>>>>>

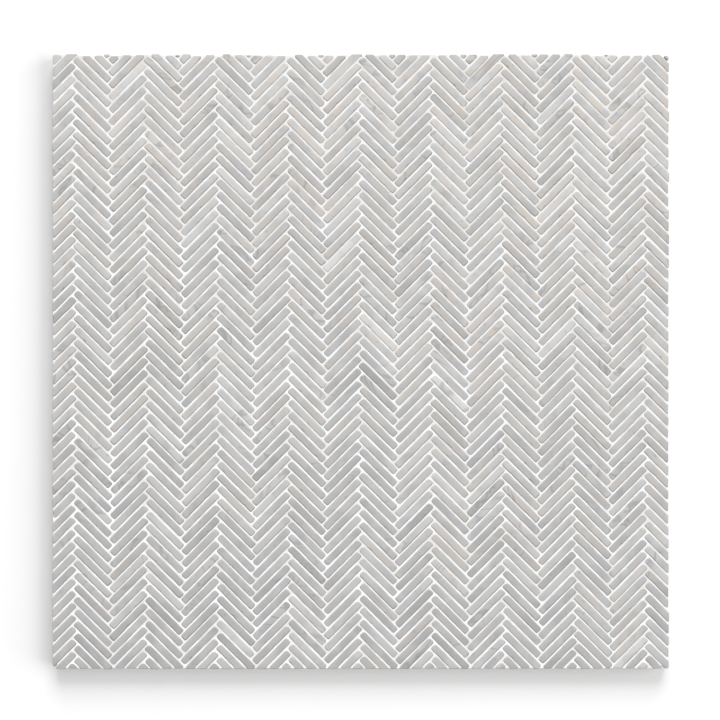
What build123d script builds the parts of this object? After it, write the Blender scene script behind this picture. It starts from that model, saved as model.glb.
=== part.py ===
"""Marble herringbone mosaic sheet: sawn marble sticks laid in a true 45-degree herringbone,
trimmed to a straight-sided sheet, and bonded by a skin of white resin to a glass-fibre net.

Millimetres. The origin is the centre of the sheet's underside, +X runs across the chevrons,
+Y runs up them, and +Z is the face of the mosaic.
"""
from build123d import *
import math
import os

# The sheet
sheet_width = 306.4       # across the chevrons, over the cut sides
sheet_height = 305.6      # along the chevrons, over the cut ends

# The sticks and the joints between them
stick_length = 24.55
stick_width = 3.8
stick_thickness = 9.0
joint = 0.5
column_shift = -0.15      # the middle line of peaks stands this far from the sheet's middle
row_shift = -0.87         # and the right-leaning rows this far
lay_turn = 0.16           # degrees by which the pattern lies askew in the trimmed sheet
smallest_chip = 2.0       # square millimetres of face: a smaller offcut isn't kept at a cut edge

# The resin skin, which ends a little inside the stone's cut edges
resin_thickness = 0.3
resin_setback = 0.5

# The net, of flat strands that run up the sheet and across it
strand_pitch = 5.0
strand_width = 0.7
strand_thickness = 0.25
net_setback = 1.0

# The herringbone's own spacing follows from the stick and the joint
column_pitch = (stick_length + joint) / math.sqrt(2)
row_pitch = (stick_width + joint) * math.sqrt(2)
stick_reach = (stick_length + stick_width) / (2 * math.sqrt(2))   # half a leaning stick's span

# Each layer lies on the one before it
warp_base = 0.0
weft_base = warp_base + strand_thickness
resin_base = weft_base + strand_thickness
stick_base = resin_base + resin_thickness

ON_BASE = (Align.CENTER, Align.CENTER, Align.MIN)


def slab(width, height, thickness, base):
    """A flat block, centred on the sheet and standing on the given height."""
    return Pos(0, 0, base) * Box(width, height, thickness, align=ON_BASE)


def stick(x, y, lean):
    """One whole stick centred at (x, y), its length turned by lean degrees from +X."""
    return Pos(x, y, 0) * Rot(0, 0, lean) * slab(stick_length, stick_width, stick_thickness, stick_base)


def trimmed(piece):
    """The piece as the saw leaves it at the sheet's edge, or None for a chip too small to keep."""
    inside = slab(sheet_width, sheet_height, stick_thickness, stick_base)
    kept = piece & inside
    solids = kept.solids() if kept else []
    if not solids or solids[0].volume < smallest_chip * stick_thickness:
        return None
    return solids[0]


def laid(across, up):
    """Where a place in the pattern lies on the sheet."""
    turn = math.radians(lay_turn)
    x = across * math.cos(turn) - up * math.sin(turn)
    y = across * math.sin(turn) + up * math.cos(turn)
    return x, y


def column(number):
    """Every stick of one column. Columns lean right and left in turn and meet in peaks and
    valleys. Each is half a row out of step with the next, so that the ends lock together."""
    across = column_shift + (number - 0.5) * column_pitch
    leans_left = number % 2 == 1
    lean = (-45 if leans_left else 45) + lay_turn
    first_row = row_shift + (row_pitch / 2 if leans_left else 0.0)
    rows = math.ceil((sheet_height / 2 + 2 * stick_reach) / row_pitch)
    sticks = []
    for row in range(-rows, rows + 1):
        x, y = laid(across, first_row + row * row_pitch)
        past_side = abs(x) + stick_reach - sheet_width / 2
        past_end = abs(y) + stick_reach - sheet_height / 2
        if max(past_side, past_end) >= 2 * stick_reach:
            continue
        piece = stick(x, y, lean)
        if max(past_side, past_end) > 0:
            piece = trimmed(piece)
        if piece is not None:
            sticks.append(piece)
    return sticks


def strands(length, span, base, turn):
    """Parallel flat strands of the net, one of them on the sheet's middle line."""
    each_side = math.floor((span - strand_width) / 2 / strand_pitch)
    bar = slab(strand_width, length, strand_thickness, base)
    places = [i * strand_pitch for i in range(-each_side, each_side + 1)]
    return [Rot(0, 0, turn) * Pos(place, 0, 0) * bar for place in places]


def save(name, solids):
    """Writes one node, whose name is the file's."""
    export_step(Compound(children=list(solids), label=name), f"parts/{name}.step")


os.makedirs("parts", exist_ok=True)

# Net
net_width = sheet_width - 2 * net_setback
net_height = sheet_height - 2 * net_setback
save("net_warp_strands", strands(net_height, net_width, warp_base, 0))
save("net_weft_strands", strands(net_width, net_height, weft_base, 90))

# Resin
resin_width = sheet_width - 2 * resin_setback
resin_height = sheet_height - 2 * resin_setback
save("bonding_resin", [slab(resin_width, resin_height, resin_thickness, resin_base)])

# Sticks, in columns numbered from the left
furthest = math.ceil((sheet_width / 2 + stick_reach + abs(column_shift)) / column_pitch) + 1
columns = [column(number) for number in range(-furthest, furthest + 1)]
columns = [sticks for sticks in columns if sticks]
for place, sticks in enumerate(columns, start=1):
    save(f"stick_column_{place:02d}", sticks)
print("columns", len(columns), "sticks", sum(len(sticks) for sticks in columns))
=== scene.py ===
# %% [markdown]
# # A marble herringbone mosaic sheet
# The sheet is about a thousand sawn marble sticks, set in white resin on a net of glass fibre.
# The solids already say where each stick lies and how the saw trimmed it at the sheet's edges.
# So this lesson measures everything from them, and only adds what a plain sawn block lacks:
# softened arrises, chips, veins, the resin in the joints and the weave of the net.

# %% Load the solids
import math

import bpy
import numpy as np
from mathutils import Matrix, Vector
from mathutils.geometry import delaunay_2d_cdt


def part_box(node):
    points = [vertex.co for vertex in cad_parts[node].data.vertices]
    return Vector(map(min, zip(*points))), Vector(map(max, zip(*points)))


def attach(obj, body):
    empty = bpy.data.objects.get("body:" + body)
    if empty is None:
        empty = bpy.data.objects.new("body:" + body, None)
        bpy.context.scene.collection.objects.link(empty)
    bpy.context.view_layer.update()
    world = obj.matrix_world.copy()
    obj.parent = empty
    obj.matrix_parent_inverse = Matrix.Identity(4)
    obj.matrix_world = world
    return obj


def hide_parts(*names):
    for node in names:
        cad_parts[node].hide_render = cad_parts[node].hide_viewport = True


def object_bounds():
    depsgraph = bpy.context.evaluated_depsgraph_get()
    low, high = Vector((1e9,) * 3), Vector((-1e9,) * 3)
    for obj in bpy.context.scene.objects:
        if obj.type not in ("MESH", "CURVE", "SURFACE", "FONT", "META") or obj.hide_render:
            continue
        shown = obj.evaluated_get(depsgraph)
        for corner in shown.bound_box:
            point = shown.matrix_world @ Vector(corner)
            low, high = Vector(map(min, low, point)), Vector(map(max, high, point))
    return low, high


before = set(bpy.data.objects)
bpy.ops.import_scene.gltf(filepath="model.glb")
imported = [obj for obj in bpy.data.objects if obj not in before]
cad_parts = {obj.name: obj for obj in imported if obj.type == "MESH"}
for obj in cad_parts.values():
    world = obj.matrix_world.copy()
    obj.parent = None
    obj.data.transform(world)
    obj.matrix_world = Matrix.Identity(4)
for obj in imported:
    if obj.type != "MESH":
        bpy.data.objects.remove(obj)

MM = 0.001
solid_low, solid_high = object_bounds()
sheet_half_x = solid_high.x / MM
sheet_half_y = solid_high.y / MM
face_height = solid_high.z / MM
print("solids", len(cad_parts), "nodes, half sizes", sheet_half_x, sheet_half_y, "mm")

# %% [markdown]
# ## The camera
# The photograph looks straight down on the sheet, so no edge of it converges. A long lens from
# a metre away keeps it so and still works for views from the side, which an orthographic camera
# would crop. The four margins of the sheet in the photograph give the scale and the middle.

# %% Camera
PHOTO_SIDE = 720                        # pixels
SHEET_LEFT, SHEET_RIGHT = 52.0, 669.2   # where the farthest stones lie in the photograph
SHEET_TOP, SHEET_BOTTOM = 53.7, 669.3
LENS, SENSOR = 100.0, 36.0              # mm

mm_per_pixel = 2 * sheet_half_x / (SHEET_RIGHT - SHEET_LEFT)
view_width = PHOTO_SIDE * mm_per_pixel
camera_x = (PHOTO_SIDE - SHEET_LEFT - SHEET_RIGHT) / 2 * mm_per_pixel
camera_y = (SHEET_TOP + SHEET_BOTTOM - PHOTO_SIDE) / 2 * mm_per_pixel
camera_rise = view_width * LENS / SENSOR

camera = bpy.data.objects.new("camera", bpy.data.cameras.new("camera"))
camera.data.lens, camera.data.sensor_width = LENS, SENSOR
camera.location = (camera_x * MM, camera_y * MM, (face_height + camera_rise) * MM)
bpy.context.scene.collection.objects.link(camera)
bpy.context.scene.camera = camera
bpy.context.scene.view_settings.view_transform = "Standard"
print("camera", round(camera_rise), "mm above the face, frame", round(view_width, 1), "mm wide")

# %% [markdown]
# ## Studio light
# Every stick in the photograph has a bright upper edge and a dull lower one, whichever way it
# leans. So one soft lamp, the key, stands past the top of the sheet, a little to the right. It
# is eight metres away, so that its light hardly falls off across the sheet. A pale sky fills the
# rest. Together they light a level surface at about 1.1, so a colour renders nearly as it is
# written. The photograph's shadow is as wide at the left as at the bottom, which the shading of
# the sticks doesn't explain. A second lamp at the right makes that shadow. The cell that makes
# the floor links it to the floor, so that it lights nothing else.

# %% Lamps
LAMP_DISTANCE = 8.0     # m
KEY_LEVEL = 0.75        # what the lamp adds to a level surface
KEY_TURN = 5            # degrees from straight above the photograph's top edge, to the right
KEY_ELEVATION = 34      # degrees above the floor
KEY_SIZE = 4.95         # m, the side of the square
KEY_COLOUR = (0.992, 1.0, 1.010)
# The same for the side lamp
SIDE_LEVEL, SIDE_TURN, SIDE_ELEVATION, SIDE_SIZE = 0.69, 90, 32, 7.33


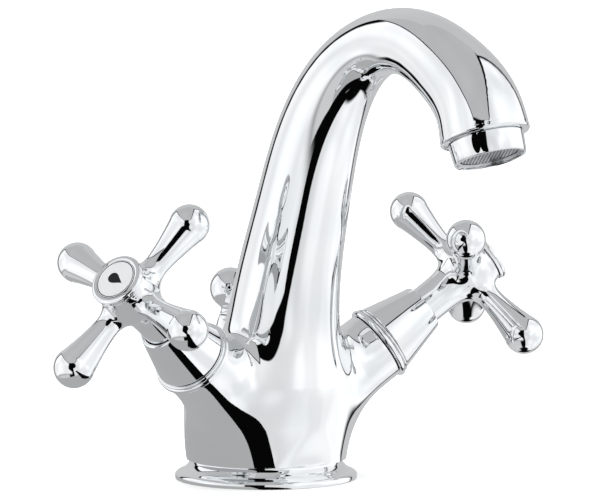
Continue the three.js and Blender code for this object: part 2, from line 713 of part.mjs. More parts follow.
function framed(frame, ...pieces) {
  const group = new THREE.Group();
  frame.decompose(group.position, group.quaternion, group.scale);
  group.add(...pieces);
  return group;
}

// One valve: the still pieces, and the turning ones in a group of their own at the cross's resting angle.
function valve(side, label) {
  const turning = new THREE.Group();
  turning.rotation.z = radians(CLOCKING[label]);
  turning.add(
    piece(`${label}_cross_handle`, crossHandle(), "chrome"),
    piece(`${label}_index_cap`, indexCap(), "chrome"),
    piece(`${label}_index_inlay`, indexInlay(), "satin"),
    piece(`${label}_handle_screw`, handleScrew(), "steel"),
    piece(`${label}_cartridge_spindle`, cartridgeSpindle(), "brass"),
    piece(`${label}_spindle_circlip`, spindleCirclip(), "steel"),
    piece(`${label}_spindle_oring`, spindleSeal(), "rubber"),
    piece(`${label}_moving_disc`, movingDisc(), "ceramic"),
  );
  return framed(
    valveFrame(side),
    turning,
    piece(`${label}_collar_ring`, collarRing(), "chrome"),
    piece(`${label}_bonnet_sleeve`, bonnetSleeve(), "chrome"),
    piece(`${label}_cartridge_body`, cartridgeBody(), "brass"),
    piece(`${label}_fixed_disc`, fixedDisc(), "ceramic"),
    piece(`${label}_seat_seal`, seatSeal(), "rubber"),
    piece(`${label}_bonnet_oring`, bonnetSeal(), "rubber"),
  );
}

function wasteControl() {
  const group = new THREE.Group();
  group.position.set(0, rodY, 0);
  group.add(
    piece("lift_knob", liftKnob(), "chrome"),
    piece("lift_rod", liftRod(), "steel"),
    piece("rod_bush", rodBush(), "plastic"),
    piece("rod_oring", rodSeal(), "rubber"),
  );
  return group;
}

const faucet = new THREE.Group();
faucet.add(
  piece("body_casting", bodyCasting(), "chrome"),
  piece("base_oring", baseSeal(), "rubber"),
  valve(-1, "hot"),
  valve(1, "cold"),
  wasteControl(),
  framed(
    outletFrame(),
    piece("aerator_housing", aeratorHousing(), "chrome"),
    piece("aerator_washer", aeratorWasher(), "rubber"),
    piece("aerator_insert", aeratorInsert(), "plastic"),
    piece("aerator_screen", aeratorScreen(), "steel"),
  ),
);

export default faucet;
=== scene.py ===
# %% [markdown]
# # A two-handle basin mixer
# The mixer is a polished chrome casting with a swan-neck spout, two cross handles on valves that lean
# outwards, a small knob that works the waste, and an aerator at the outlet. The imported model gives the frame:
# every piece below is made in its place, in the same coordinates, and rides on one of the model's bodies.

# %% The frame
import bmesh
import bpy
import json
import math
import numpy as np
from mathutils import Matrix, Vector


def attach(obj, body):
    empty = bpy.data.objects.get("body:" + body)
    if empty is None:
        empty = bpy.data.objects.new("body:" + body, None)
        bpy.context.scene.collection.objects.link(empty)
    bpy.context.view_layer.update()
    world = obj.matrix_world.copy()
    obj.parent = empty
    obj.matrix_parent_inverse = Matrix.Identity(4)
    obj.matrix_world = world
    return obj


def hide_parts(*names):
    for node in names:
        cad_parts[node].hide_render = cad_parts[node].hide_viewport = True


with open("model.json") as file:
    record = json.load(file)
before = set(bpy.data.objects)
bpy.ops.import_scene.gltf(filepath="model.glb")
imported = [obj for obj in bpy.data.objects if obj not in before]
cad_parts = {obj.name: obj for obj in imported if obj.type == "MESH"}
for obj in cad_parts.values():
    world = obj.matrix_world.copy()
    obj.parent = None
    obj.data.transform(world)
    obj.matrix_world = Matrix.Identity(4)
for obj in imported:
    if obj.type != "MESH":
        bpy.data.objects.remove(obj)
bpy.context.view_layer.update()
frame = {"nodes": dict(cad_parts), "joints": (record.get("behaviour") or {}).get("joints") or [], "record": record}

# %% [markdown]
# ## Units and the valves' own frames
# The sizes below are in millimetres, as on a workshop drawing, and a finished mesh is scaled to metres once.
# A valve leans two ways at once, so it is easiest to draw it upright and lean it afterwards. Its frame comes
# from the joint that it turns on: Z is the joint's axis, X lies level, and heights are measured from the
# point where both valves' axes cross the middle of the body.

# %% Frames
MM = 0.001
UPRIGHT = Matrix.Identity(4)
HUB_CENTRE = 87.2
joints = {joint["name"]: joint for joint in frame["joints"]}


def frame_along(axis, origin):
    """A frame whose Z runs along an axis and whose X lies level."""
    axis = Vector(axis).normalized()
    across = axis.cross(Vector((0, 0, 1))).normalized()
    basis = Matrix((across, axis.cross(across), axis)).transposed()
    return Matrix.Translation(origin) @ basis.to_4x4()


def valve_frame(label):
    joint = joints[f"{label}_valve_turn"]
    hub = Vector(joint["pos_m"]) / MM
    return frame_along(joint["axis"], hub - HUB_CENTRE * Vector(joint["axis"]))


VALVES = {"hot": valve_frame("hot"), "cold": valve_frame("cold")}
CLOCKING = {"hot": math.radians(68.6), "cold": math.radians(56)}
print("valves cross at", [round(v, 2) for v in VALVES["hot"].translation])

# %% [markdown]
# ## The camera
# A long lens from a metre and a half away keeps the perspective nearly flat. It looks slightly down, and
# from the hot side, so that one handle faces it and the other one stands in profile.

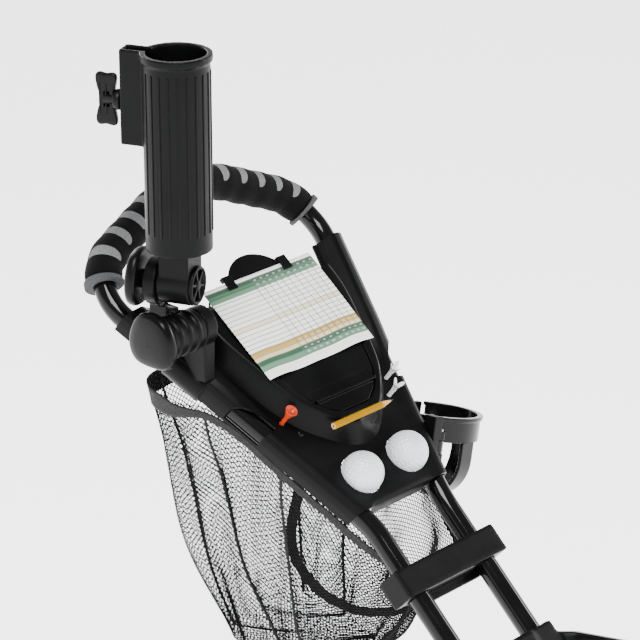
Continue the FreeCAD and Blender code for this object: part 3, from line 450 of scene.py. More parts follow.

<<<<<

Written problem:
Copy, please, exactly the lines that start at the first line of the data and end at the line containing "sheet_height = 305.6", both kept and no others.

Response for this exercise:
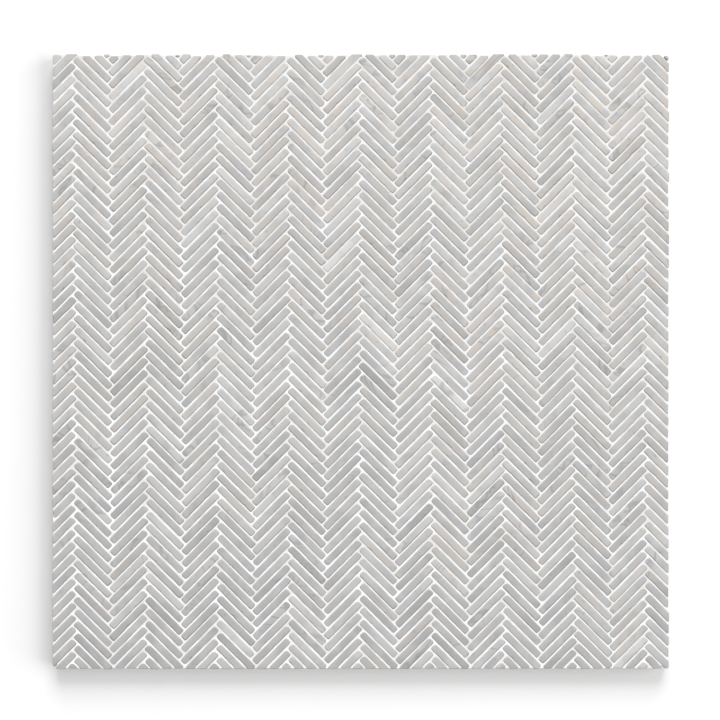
What build123d script builds the parts of this object? After it, write the Blender scene script behind this picture. It starts from that model, saved as model.glb.
=== part.py ===
"""Marble herringbone mosaic sheet: sawn marble sticks laid in a true 45-degree herringbone,
trimmed to a straight-sided sheet, and bonded by a skin of white resin to a glass-fibre net.

Millimetres. The origin is the centre of the sheet's underside, +X runs across the chevrons,
+Y runs up them, and +Z is the face of the mosaic.
"""
from build123d import *
import math
import os

# The sheet
sheet_width = 306.4       # across the chevrons, over the cut sides
sheet_height = 305.6      # along the chevrons, over the cut ends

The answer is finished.